Hukum

KPK: Rp28,5 Triliun Uang Negara Hilang di Sektor Tambang

Kendari-Wakil Ketua Komisi Pemberantasan Korupsi (KPK) Bambang Widjojanto mengatakan pengelolaan kekayaan sumber daya alam yang ada di Indonesia tak berbanding lurus dengan penerimaan pajak negara. Banyak pajak diduga hilang akibat tindakan korupsi pada sektor ini. 
 
Bambang mengutip data produksi batu bara pada tahun 2012 yang tidak akurat antara Direktorat Jenderal Mineral dan Batu Bara Kementerian Energi dan Sumber Daya Mineral yang mencatat sebesar 288,5 juta ton, sedangkan data BPS berjumlah 466,3 juta ton. 
 
"Selisih ini dihitung sebagai penerimaan pajak yang hilang, maka terdapat potensi penerimaan pajak yang hilang sebesar Rp 28,5 triliun tahun tersebut," kata Bambang di hadapan Gubernur Sulawesi Tenggara Nur Alam dan para bupati serta wali kota di Sulawesi Tenggara di rumah jabatan gubernur, Kendari, Kamis, 19 Juni 2014.
 
Bambang di Kendari untuk mengadakan rapat koordinasi dan supervisi peningkatan nilai tambah dalam bentuk pengelolaan usaha pertambangan serta peningkatan kewajiban pemenuhan kebutuhan dalam negeri.
 
Menurut Bambang, ada sepuluh permasalahan di sektor tambang yang berpotensi merugikan negara di antaranya renegosiasi kontrak 34 KK dan 78 PKP2B, peningkatan nilai tambah dalam bentuk pengelolaan dan pemurnian hasil tambang mineral dan batu bara, penataan kuasa pertambangan/izin usaha pertambangan (IUP), serta peningkatan kewajiban pemenuhan kebutuhan dalam negeri (Domestic Market Obligation), sistem data dan informasi, pelaksanaan pengawasan, dan pengoptimalan penerimaan negara.
 
"Karena itu KPK melakukan upaya pencegahan terjadinya tindak pidana korupsi dengan melakukan kegiatan tersebut pada 12 provinsi di Indonesia.

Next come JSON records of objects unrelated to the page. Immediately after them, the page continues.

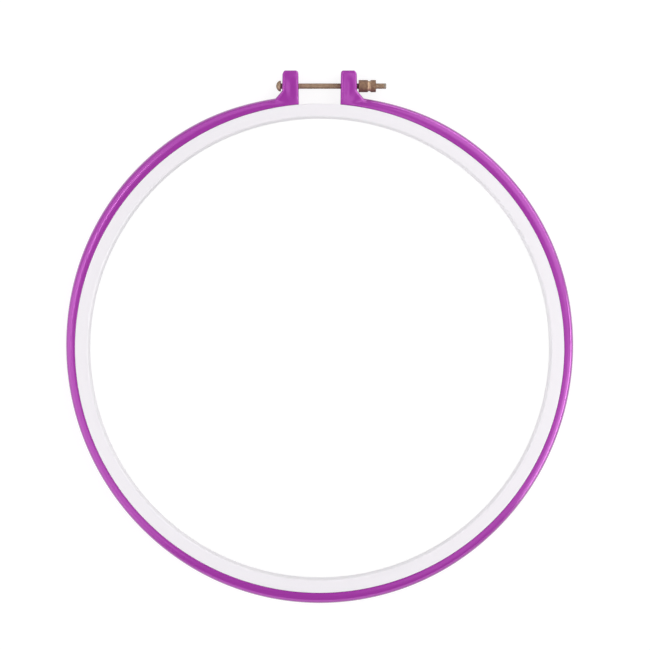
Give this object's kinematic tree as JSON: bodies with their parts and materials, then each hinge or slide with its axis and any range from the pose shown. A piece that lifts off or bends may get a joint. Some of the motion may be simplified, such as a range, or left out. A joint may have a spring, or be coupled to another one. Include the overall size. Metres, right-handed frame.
{
  "type": "embroidery hoop",
  "caption": "Screw-clamped embroidery hoop: a closed inner ring in a split outer ring, whose lugs are joined by a long machine screw with a knurled thumb nut.",
  "frame": {"origin": "centre of the hoops, on their axis at the middle of their depth", "axes": "+Z along the hoops' axis, +Y from the centre towards the clamping lugs, +X along the screw towards the thumb nut"},
  "size_m": [0.2644, 0.2773, 0.01],
  "materials": {
    "hoop_colour": "moulded purple plastic, semi-gloss",
    "hoop_white": "moulded white plastic, satin",
    "hardware": "antique brass plating, dull"
  },
  "bodies": {
    "outer_hoop": {"outer_hoop": "hoop_colour"},
    "inner_hoop": {"inner_hoop": "hoop_white"},
    "clamp_screw": {"clamp_screw": "hardware"},
    "thumb_nut": {"thumb_nut": "hardware"}
  },
  "joints": [
    {"name": "inner_lift", "type": "slide", "parent": "outer_hoop", "child": "inner_hoop", "axis": [0, 0, 1], "range_m": [0, 0.016]},
    {"name": "screw_slide", "type": "slide", "parent": "outer_hoop", "child": "clamp_screw", "axis": [1, 0, 0], "range_m": [-0.0054, 0.0007]},
    {"name": "nut_spin", "type": "hinge", "parent": "outer_hoop", "child": "thumb_nut", "pos_m": [0.025, 0.13675, 0], "axis": [1, 0, 0], "range_deg": [-505, 3889]}
  ],
  "couplings": [
    {"joint": "nut_spin", "follows": "screw_slide", "rad_per_m": -12566}
  ]
}
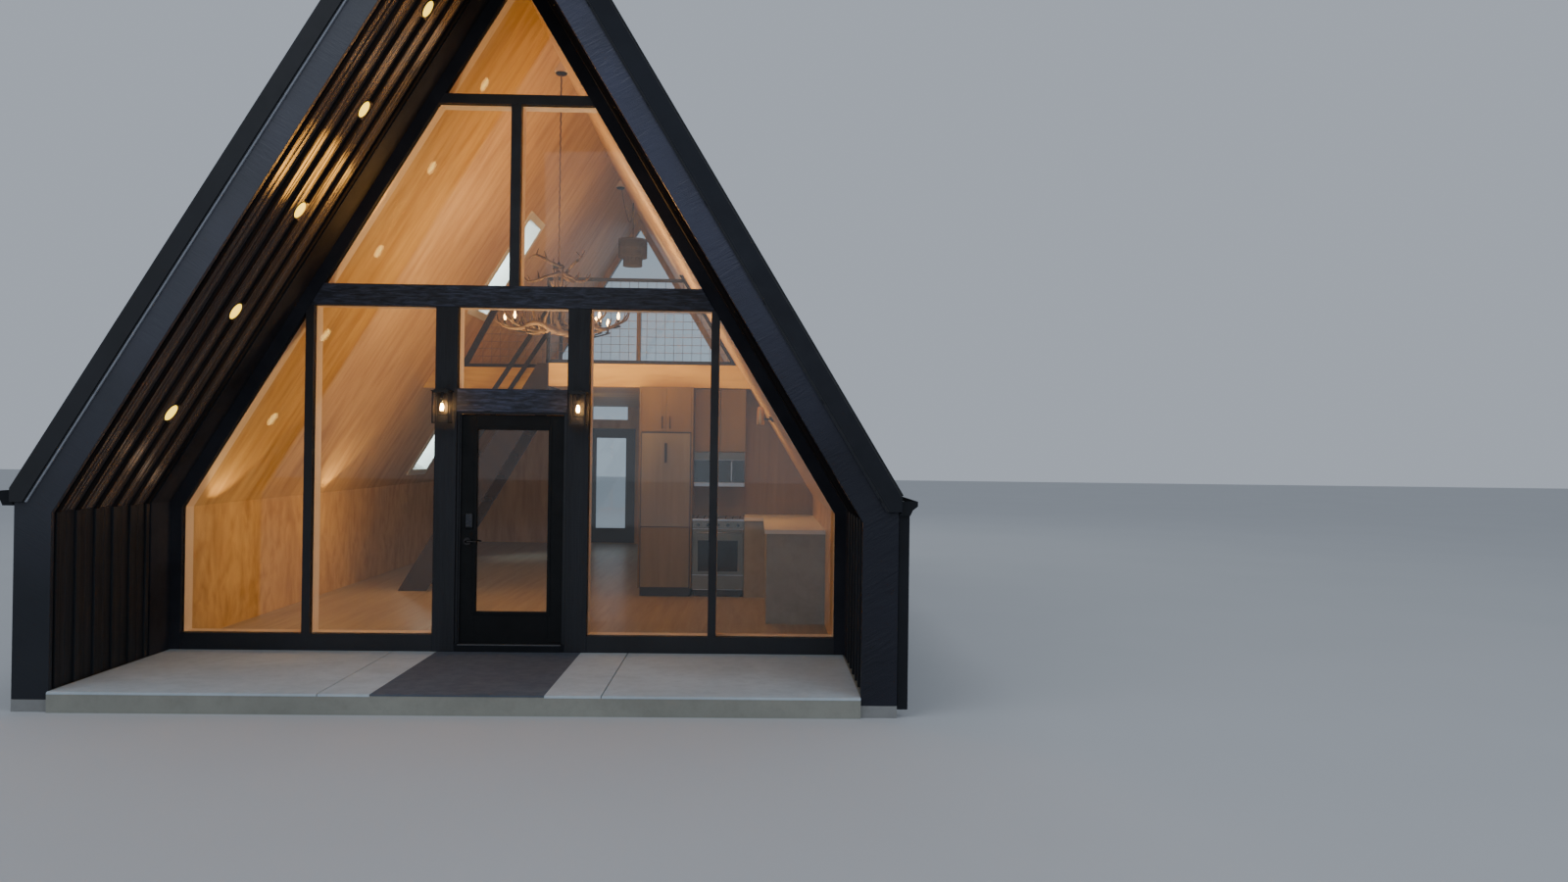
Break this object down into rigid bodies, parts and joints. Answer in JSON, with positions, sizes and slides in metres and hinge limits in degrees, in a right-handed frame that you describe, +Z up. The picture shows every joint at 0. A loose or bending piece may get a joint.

Ini untuk mengawal perbaikan sistem dan kebijakan pengelolaan PNBP (Penerimaan Negara Bukan Pajak) mineral dan batu bara," kata Bambang. 
 
Pada sesi tanya-jawab, beberapa daerah ternyata memiliki konsensi pertambangan yang bermasalah dengan penataan kuasa pertambangan/IUP. Juga terdapat berbagai permasalahan tambang, salah satunya jumlah izin usaha pertambangan tidak sebanding dengan konsesi tambang yang ada. 
 
Nur Alam mengakui permasalahan terjadi lebih pada penerbitan IUP yang sudah merambah ke kawasan permukiman penduduk dan fasilitas negara. "Banyak IUP sudah masuk daerah- daerah seperti, laut, hutan lindung, permukiman warga, gedung-gedung fasilitas pemerintah, dan seterusnya," ujarnya.